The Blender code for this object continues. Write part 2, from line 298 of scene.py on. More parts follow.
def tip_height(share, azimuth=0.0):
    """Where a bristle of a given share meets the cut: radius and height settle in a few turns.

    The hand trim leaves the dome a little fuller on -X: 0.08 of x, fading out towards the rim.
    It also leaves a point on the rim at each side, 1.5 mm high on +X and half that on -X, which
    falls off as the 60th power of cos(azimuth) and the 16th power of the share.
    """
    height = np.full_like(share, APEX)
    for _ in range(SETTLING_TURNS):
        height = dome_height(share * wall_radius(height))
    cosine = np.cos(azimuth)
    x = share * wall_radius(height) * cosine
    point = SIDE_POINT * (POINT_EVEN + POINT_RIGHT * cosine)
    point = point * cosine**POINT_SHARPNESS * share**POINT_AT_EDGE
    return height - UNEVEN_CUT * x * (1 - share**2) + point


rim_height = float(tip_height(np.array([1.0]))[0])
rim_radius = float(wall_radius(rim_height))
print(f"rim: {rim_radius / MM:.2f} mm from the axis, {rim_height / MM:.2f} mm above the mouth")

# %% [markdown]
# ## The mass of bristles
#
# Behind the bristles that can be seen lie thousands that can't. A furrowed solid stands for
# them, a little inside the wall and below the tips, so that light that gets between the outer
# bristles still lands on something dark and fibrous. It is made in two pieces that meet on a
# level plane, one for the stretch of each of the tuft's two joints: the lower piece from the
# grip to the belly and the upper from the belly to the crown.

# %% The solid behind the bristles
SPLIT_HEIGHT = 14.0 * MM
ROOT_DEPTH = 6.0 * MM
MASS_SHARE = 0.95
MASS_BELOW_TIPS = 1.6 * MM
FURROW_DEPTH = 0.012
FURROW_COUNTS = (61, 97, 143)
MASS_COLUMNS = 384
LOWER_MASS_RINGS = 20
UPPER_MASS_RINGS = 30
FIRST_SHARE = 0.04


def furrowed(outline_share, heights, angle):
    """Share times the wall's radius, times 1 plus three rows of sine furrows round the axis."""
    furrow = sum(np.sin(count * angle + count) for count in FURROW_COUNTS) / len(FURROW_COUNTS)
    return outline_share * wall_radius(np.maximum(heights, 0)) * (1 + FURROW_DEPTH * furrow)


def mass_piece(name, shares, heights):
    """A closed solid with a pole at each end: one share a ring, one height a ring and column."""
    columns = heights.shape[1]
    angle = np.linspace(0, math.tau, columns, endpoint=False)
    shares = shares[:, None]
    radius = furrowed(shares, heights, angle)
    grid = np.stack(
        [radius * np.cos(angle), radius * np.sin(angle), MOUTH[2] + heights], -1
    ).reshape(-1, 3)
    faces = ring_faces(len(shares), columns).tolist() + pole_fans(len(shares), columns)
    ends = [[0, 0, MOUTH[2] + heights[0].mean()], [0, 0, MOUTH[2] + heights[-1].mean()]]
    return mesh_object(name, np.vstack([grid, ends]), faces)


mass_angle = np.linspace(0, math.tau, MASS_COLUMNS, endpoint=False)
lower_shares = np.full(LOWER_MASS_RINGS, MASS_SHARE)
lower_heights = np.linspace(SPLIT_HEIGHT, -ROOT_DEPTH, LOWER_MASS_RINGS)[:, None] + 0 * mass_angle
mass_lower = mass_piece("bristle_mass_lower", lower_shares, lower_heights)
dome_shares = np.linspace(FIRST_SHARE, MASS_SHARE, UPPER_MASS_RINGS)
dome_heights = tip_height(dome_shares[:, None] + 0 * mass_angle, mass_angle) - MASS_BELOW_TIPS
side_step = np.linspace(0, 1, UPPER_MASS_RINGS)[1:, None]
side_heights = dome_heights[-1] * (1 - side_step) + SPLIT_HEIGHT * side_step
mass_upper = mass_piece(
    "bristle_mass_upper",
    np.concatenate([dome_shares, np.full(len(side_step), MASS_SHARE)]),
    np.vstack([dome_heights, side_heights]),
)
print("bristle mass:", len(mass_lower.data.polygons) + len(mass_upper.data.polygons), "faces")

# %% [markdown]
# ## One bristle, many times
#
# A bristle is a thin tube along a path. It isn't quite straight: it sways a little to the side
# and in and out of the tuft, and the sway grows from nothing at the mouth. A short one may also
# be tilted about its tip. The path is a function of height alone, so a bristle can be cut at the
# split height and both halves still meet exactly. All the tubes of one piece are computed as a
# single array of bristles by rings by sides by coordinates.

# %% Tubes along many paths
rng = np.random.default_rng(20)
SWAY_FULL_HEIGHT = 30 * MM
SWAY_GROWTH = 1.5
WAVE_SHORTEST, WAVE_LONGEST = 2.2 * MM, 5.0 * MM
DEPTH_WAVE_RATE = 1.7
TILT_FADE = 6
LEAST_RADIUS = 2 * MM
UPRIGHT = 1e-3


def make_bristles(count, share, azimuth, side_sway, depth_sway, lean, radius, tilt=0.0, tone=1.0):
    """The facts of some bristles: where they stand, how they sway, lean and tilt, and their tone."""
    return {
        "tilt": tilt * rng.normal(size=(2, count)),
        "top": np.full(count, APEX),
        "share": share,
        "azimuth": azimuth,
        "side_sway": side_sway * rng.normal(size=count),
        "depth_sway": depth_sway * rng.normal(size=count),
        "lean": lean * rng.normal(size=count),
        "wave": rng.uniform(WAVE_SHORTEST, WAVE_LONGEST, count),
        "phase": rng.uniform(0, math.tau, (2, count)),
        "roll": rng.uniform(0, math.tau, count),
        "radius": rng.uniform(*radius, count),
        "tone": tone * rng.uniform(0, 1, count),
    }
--
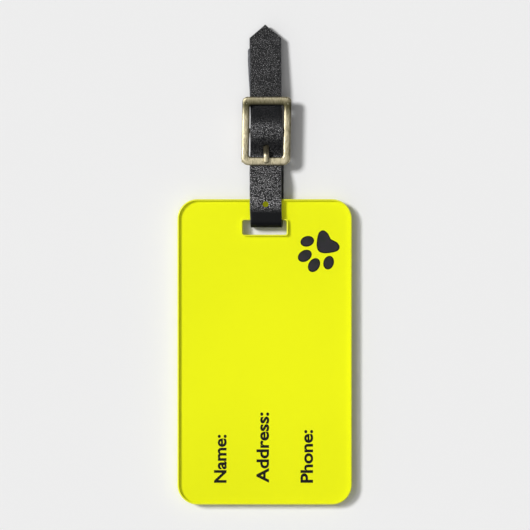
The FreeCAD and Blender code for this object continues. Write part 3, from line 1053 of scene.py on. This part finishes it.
...
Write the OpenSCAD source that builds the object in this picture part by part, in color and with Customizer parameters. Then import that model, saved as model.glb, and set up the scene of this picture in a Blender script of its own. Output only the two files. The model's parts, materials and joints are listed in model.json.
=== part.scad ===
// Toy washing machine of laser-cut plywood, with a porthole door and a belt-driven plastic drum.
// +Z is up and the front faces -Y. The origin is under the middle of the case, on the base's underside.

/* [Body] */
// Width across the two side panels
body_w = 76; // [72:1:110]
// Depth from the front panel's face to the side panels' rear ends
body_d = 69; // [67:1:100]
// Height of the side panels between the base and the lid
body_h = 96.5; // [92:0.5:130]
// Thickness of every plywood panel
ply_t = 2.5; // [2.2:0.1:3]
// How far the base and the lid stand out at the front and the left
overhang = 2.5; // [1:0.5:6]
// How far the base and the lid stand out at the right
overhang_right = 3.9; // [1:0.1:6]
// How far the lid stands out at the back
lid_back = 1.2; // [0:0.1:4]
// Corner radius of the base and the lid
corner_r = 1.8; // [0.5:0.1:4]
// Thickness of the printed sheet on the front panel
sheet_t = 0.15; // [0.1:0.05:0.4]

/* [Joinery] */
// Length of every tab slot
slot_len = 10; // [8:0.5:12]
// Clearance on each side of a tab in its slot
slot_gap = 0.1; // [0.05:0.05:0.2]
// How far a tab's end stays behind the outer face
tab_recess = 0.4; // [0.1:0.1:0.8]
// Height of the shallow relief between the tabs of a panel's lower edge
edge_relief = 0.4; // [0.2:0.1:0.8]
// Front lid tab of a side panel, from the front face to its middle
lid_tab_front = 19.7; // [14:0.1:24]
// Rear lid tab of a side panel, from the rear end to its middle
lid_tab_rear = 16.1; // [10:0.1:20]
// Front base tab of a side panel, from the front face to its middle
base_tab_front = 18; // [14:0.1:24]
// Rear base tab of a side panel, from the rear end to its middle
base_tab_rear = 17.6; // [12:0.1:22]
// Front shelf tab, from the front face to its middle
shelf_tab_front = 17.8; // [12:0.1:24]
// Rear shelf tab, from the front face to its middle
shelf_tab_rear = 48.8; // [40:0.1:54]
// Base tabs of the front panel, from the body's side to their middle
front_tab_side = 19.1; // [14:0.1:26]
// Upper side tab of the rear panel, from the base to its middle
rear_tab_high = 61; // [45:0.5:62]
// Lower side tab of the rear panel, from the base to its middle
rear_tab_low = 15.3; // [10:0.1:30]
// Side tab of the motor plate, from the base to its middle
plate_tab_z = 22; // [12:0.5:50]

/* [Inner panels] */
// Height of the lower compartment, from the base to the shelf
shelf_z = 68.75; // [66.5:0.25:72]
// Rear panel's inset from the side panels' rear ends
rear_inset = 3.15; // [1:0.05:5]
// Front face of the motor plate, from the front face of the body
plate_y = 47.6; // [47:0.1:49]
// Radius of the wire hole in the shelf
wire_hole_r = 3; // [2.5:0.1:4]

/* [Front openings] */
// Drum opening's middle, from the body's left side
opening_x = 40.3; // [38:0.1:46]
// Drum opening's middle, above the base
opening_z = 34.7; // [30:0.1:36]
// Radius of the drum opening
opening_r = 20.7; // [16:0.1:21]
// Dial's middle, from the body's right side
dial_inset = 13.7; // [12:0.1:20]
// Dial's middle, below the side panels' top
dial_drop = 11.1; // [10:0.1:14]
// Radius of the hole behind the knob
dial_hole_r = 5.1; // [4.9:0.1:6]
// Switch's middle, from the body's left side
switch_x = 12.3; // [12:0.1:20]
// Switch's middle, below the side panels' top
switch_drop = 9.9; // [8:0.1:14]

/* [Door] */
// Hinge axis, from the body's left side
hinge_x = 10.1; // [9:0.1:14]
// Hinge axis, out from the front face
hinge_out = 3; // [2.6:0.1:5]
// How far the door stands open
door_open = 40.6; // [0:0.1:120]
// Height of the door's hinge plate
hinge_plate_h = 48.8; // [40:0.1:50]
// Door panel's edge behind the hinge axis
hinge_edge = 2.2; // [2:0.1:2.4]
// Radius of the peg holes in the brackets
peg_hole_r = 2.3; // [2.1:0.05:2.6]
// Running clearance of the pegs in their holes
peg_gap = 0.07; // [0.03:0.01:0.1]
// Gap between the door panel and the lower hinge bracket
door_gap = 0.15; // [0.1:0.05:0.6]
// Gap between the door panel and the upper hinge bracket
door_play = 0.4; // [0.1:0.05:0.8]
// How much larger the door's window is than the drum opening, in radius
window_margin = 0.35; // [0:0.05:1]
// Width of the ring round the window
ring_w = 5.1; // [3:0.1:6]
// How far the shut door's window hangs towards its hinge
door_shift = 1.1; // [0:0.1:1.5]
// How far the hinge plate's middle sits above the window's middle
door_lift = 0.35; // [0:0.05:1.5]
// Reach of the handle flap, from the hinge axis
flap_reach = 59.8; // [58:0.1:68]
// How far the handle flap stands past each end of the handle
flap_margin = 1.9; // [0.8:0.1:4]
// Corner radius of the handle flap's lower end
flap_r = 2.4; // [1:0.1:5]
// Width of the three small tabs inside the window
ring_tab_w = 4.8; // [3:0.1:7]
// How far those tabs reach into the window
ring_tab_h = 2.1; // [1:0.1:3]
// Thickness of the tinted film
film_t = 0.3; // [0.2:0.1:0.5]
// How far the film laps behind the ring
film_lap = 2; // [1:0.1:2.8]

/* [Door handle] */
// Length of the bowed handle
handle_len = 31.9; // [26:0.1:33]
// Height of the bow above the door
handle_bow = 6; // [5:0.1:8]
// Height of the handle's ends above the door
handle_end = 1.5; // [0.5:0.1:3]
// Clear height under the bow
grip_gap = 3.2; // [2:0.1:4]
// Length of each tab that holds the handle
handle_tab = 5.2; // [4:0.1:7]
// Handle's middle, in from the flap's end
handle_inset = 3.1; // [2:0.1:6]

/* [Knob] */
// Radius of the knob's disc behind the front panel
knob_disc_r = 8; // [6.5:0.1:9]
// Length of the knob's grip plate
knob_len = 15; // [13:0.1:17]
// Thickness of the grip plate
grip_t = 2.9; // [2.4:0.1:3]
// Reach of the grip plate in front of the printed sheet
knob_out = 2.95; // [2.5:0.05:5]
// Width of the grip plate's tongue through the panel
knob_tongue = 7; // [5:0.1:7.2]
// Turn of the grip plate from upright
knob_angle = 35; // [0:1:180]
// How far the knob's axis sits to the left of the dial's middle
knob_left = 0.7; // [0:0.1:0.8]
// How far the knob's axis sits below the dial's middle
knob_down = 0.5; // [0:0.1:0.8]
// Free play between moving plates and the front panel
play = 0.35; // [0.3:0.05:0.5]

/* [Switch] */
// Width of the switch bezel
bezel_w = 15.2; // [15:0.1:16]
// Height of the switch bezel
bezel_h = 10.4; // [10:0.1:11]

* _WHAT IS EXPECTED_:
Reproduce exactly the lines from the line with "The Blender code" to the line with "mm from the", both end lines included.

* _ANSWER TO THIS TASK_:
The Blender code for this object continues. Write part 2, from line 298 of scene.py on. More parts follow.
def tip_height(share, azimuth=0.0):
    """Where a bristle of a given share meets the cut: radius and height settle in a few turns.

    The hand trim leaves the dome a little fuller on -X: 0.08 of x, fading out towards the rim.
    It also leaves a point on the rim at each side, 1.5 mm high on +X and half that on -X, which
    falls off as the 60th power of cos(azimuth) and the 16th power of the share.
    """
    height = np.full_like(share, APEX)
    for _ in range(SETTLING_TURNS):
        height = dome_height(share * wall_radius(height))
    cosine = np.cos(azimuth)
    x = share * wall_radius(height) * cosine
    point = SIDE_POINT * (POINT_EVEN + POINT_RIGHT * cosine)
    point = point * cosine**POINT_SHARPNESS * share**POINT_AT_EDGE
    return height - UNEVEN_CUT * x * (1 - share**2) + point


rim_height = float(tip_height(np.array([1.0]))[0])
rim_radius = float(wall_radius(rim_height))
print(f"rim: {rim_radius / MM:.2f} mm from the axis, {rim_height / MM:.2f} mm above the mouth")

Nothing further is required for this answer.